Il perché è semplice, dice Quattrucci: «In Italia, in un certo senso, ho fatto il ritratto del nemico. E questo è sempre più facile. Qui a Mosca, invece, mi sono trovato e mi trovo nella condizione di dover fare il ritratto dell’amico. E questo è molto più difficile, molto più problematico…».
Mosca e la Russia, quindi, come amici. Amici cioè come lo sono i vecchietti che si aggirano nei grandi cortili della prospettiva Leninskij, come i bambini che giocano nei campetti di verde che in inverno vengono attrezzati come campi per l’hockey. Così, a poco a poco, Quattrucci ha cominciato a “scoprire” la realtà moscovita: non quella delle facciate, ma quella degli interni, dei grandi fabbricati. E nell’azione di individuazione dei problemi della società è stato anche aiutato da quelle mille e mille preoccupazioni derivate dalla ricerca dei colori, delle tele, del cavalletto, dei chiodi, dei pennelli.
«Sì, tutto ciò – egli dice – mi è servito per tornare indietro con gli anni, diciamo a via Margutta… Poi sono venute le idee. Mi sono rimesso a guardare alla pittura degli anni ’20, ho riscoperti Tatlin, un vero tipo di manifesti non di regime. Manifesti, cioè, con idee rivoluzionarie fatti da artisti consapevoli e partecipi. Ho visto le scritte, i caratteri che si stagliano come elementi grafici. Ho guardato gli ideogrammi, le scritte sui muri delle case e così ho cominciato a ricostruire la storia del Paese. Che non è la tappa del contenutismo bruto, quella del realismo socialista, ma la tappa di una serie di persone che hanno partecipato attivamente e con intelligenza alla Rivoluzione».
È cominciata così l’avventura moscovita densa di spunti critici, di sensazioni, di curiosità inappagate. «Ecco – dice ancora Quattrucci – se dovessi dipingere i fiocchi di neve che coprono il Cremlino, allora me ne stare a Roma.

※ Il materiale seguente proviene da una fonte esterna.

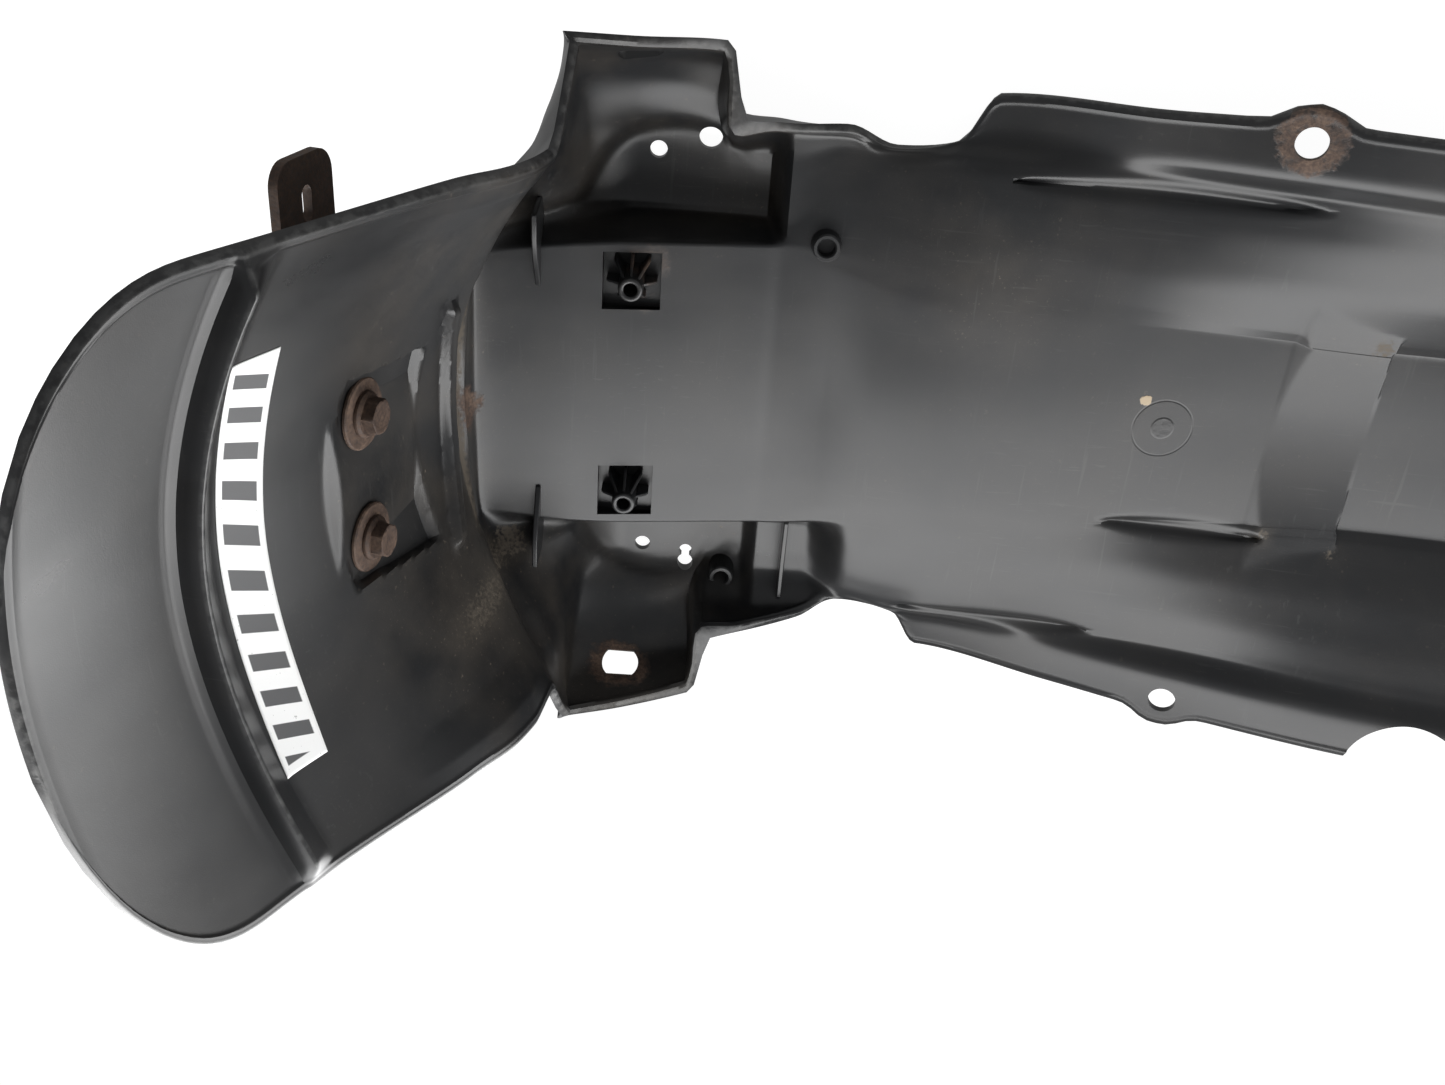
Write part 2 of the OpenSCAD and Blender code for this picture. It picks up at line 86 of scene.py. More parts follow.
# way along the middle line, its x and z, lean of the height direction, half section
STATIONS = [
    (0, -128, 184, 14, scoop(TAIL_HALF, 25, 1)),
    (35, -119.5, 150, 17, scoop(TAIL_HALF, 31, 4)),
    (62, -112, 124, 20, scoop(TAIL_HALF, 38, 6)),
    (126, -84, 66, 25.8, scoop(TAIL_HALF + 1.5, SCOOP_HEIGHT, 7)),
    (183, -62, 14, 50, scoop(TAIL_HALF + 0.5, SCOOP_HEIGHT + 11.2, 2)),
    (192, -57.5, 6, 42.7, scoop(TAIL_HALF - 0.5, SCOOP_HEIGHT + 3.1)),
    (197.5, -55, 1, 38.7, [(0, 0), (30, 2), (48, 5), (60, 10), (72, 19), (82, 28), (90, 36),
                           (98, 41), (107, 48)]),
    (203, -52, -3.7, 31.8, [(0, 0), (42, 0), (48, 0.5), (58, 4), (70, 15), (82, 27), (92, 34),
                            (106, 37), (WING_HALF, 42.3)]),
    (236, -18.5, -8, 90, [(0, 0), (46, 0), (PANEL_HALF - 1, 0), (56, -14), (62, -20), (84, -19),
                          (102, -6), (114, 8), (WING_HALF, 25.5)]),
    (255, 0, -10.3, 90, [(0, 0), (PANEL_HALF - 7, 0), (PANEL_HALF, 0), (56.5, 3 - GUTTER_DEPTH),
                         (60, -GUTTER_DEPTH), (84, -GUTTER_DEPTH), (103, 13 - GUTTER_DEPTH),
                         (113.3, 0), (WING_HALF - 1.2, 22)]),
    (281, 26, -13.6, 90, [(0, 0), (47, 0), (PANEL_HALF, 0), (56.5, 6 - GUTTER_DEPTH),
                          (60, 4 - GUTTER_DEPTH), (80, 4 - GUTTER_DEPTH), (97, -20), (112, -6),
                          (117.6, 14)]),
    (287, 32, -14.4, 90, [(0, 0), (47, 0), (PANEL_HALF, 0), (56.5, -21), (60, -23), (72, -23),
                          (82, -22), (93, -4), (94, 12.4)]),
    (300, 45, -16, 90, [(0, 0), (47, 0), (PANEL_HALF, 0), (56.5, -18), (60, -20), (72, -20),
                        (82, -18), (91.5, -4), (93, 9.6)]),
    (306, 51, -16.8, 90, [(0, 0), (47, 0), (PANEL_HALF, 0), (56.5, -1), (60, -2), (72, -2),
                          (82, -2), (91, -1), (92.5, 8.5)], LOW_SHELF),
    (323, 68, -17, 90, [(0, 0), (45, 1), (52, 0.8), (60, 0), (72, -1), (80, -2), (86, -2.5),
                        (90, -2), (92, 2)], LOW_RAMP),
    (340, 85, -12, 90, [(0, 0), (40, -0.3), (50, -0.8), (60, -1.5), (72, -3), (80, -4.5),
                        (83, -5.5), (86, -7), (87.5, -9)]),
    (361, 105, -8, 90, [(0, 0), (37, -0.3), (46, -0.7), (60, -1.5), (74, -3), (82, -4.5),
                        (86.5, -6), (90, -10.5), (91.5, -11)]),
    (372, 116, -6.5, 90, [(0, 0), (37, -0.2), (46, -0.4), (60, -1), (74, -2), (83, -3),
                          (87, -5.5), (92.5, -13), (FLANGE_HALF - 3.8, -13.5)]),
    (421, 165, -5, 90, [(0, 0), (37, 0), (44, 0), (56, 0.3), (72, 0), (83, -0.5), (87.5, -1),
                        (93, 2), (FLANGE_HALF - 2, 3)]),
    (461, 205, -4.5, 90, [(0, 0), (36, 0.5), (40, 2), (55, 6), (72, 8), (82, 8), (87, 8),
                          (93, 16), (FLANGE_HALF, 16.5)]),
    (518, 262, -1, 90, [(0, 0), (34, 0.5), (38, 3.5), (55, 13), (72, 19), (82, 22), (87, 24),
                        (93, 31), (FLANGE_HALF, 33)]),
    (587, 330, 9, 90, [(0, 0), (34, 0.5), (38, 4), (55, 16), (72, 25), (82, 29), (87, 32),
                       (93, 39), (FLANGE_HALF, 41)]),
]
WAY = np.array([row[0] for row in STATIONS], float)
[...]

Voglio, invece, scoprire altri elementi…».
Quando le idee hanno preso corpo
«La matrioska – chiediamo, riferendoci al quadro che ha dipinto non appena le idee hanno preso corpo e che ha voluto intitolare “Autoritratto con matrioska” – è un elemento, un simbolo…?».

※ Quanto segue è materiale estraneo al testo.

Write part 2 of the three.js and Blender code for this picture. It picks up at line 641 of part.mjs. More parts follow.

«Ho cercato di legarmi – dice il pittore – all’elemento artigianale. Ho cercato di animare le matrioske, di personalizzarle e di farle muovere con le scritte dei cartellonisti degli anni ’20. in sintesi ho cercato, sin dai primi quadri, di comporre un paesaggio a mosaico con la matrioska, il fumo delle ciminiere, il volo degli uccelli. C’è poi un altro particolare: la matrioska è stato un po’ il cavallo di Troia per entrare, per cominciare a dipingere. Poi, una volta aperto il portone della fortezza, mi sono reso conto di molte altre cose e ho cominciato a dipingerle».
Mosca – notiamo – è una città che invita a dipingere. Ci sono nelle strade grandi spazi, tra le case si ergono pannelli giganteschi che portano scritte politiche oppure esortazioni ad attraversare le strade solo con il “verde …” Un mare di pannelli da riempire, insomma. È vero – dice Quattrucci – la prima impressione è quella di trovarsi in mezzo a una Fiera di Milano enorme in continuo allestimento. Gli esempi? Numerosi. Quando dipingo qui penso a Boccioni, al quadro della città che scende, che sale… Ieri, ad esempio, sono stato in un laghetto circondato da un bosco e che, praticamente, segna il confine tra un quartiere e l’altro. Ebbene, questa sensazione di trovarsi in una Fiera in allestimento l’ho provata anche sulle rive del laghetto. A distanza, infatti, si vede una casa una costruzione che sale a vista d’occhio… come in un gioco di bambini. Ecco, questa è la Mosca che io guardo e che voglio guardare. Non voglio dipingere il mondo vecchio, stantio fatto di cipolloni delle chiese. E, così, se devo proprio dipingere la Piazza Rossa la dipingo in modo tale da poterci leggere anche la periferia».
Ed è appunto sulla Piazza Rossa – su una certa Piazza Rossa – che Quattrucci ha fissato il pennello presentando una scacchiera costellata di matrioske. I colori sono il bianco, il nero e il rosso. I rossi, con cartelli e bandiere, avanzano sui neri. È la festa del primo maggio.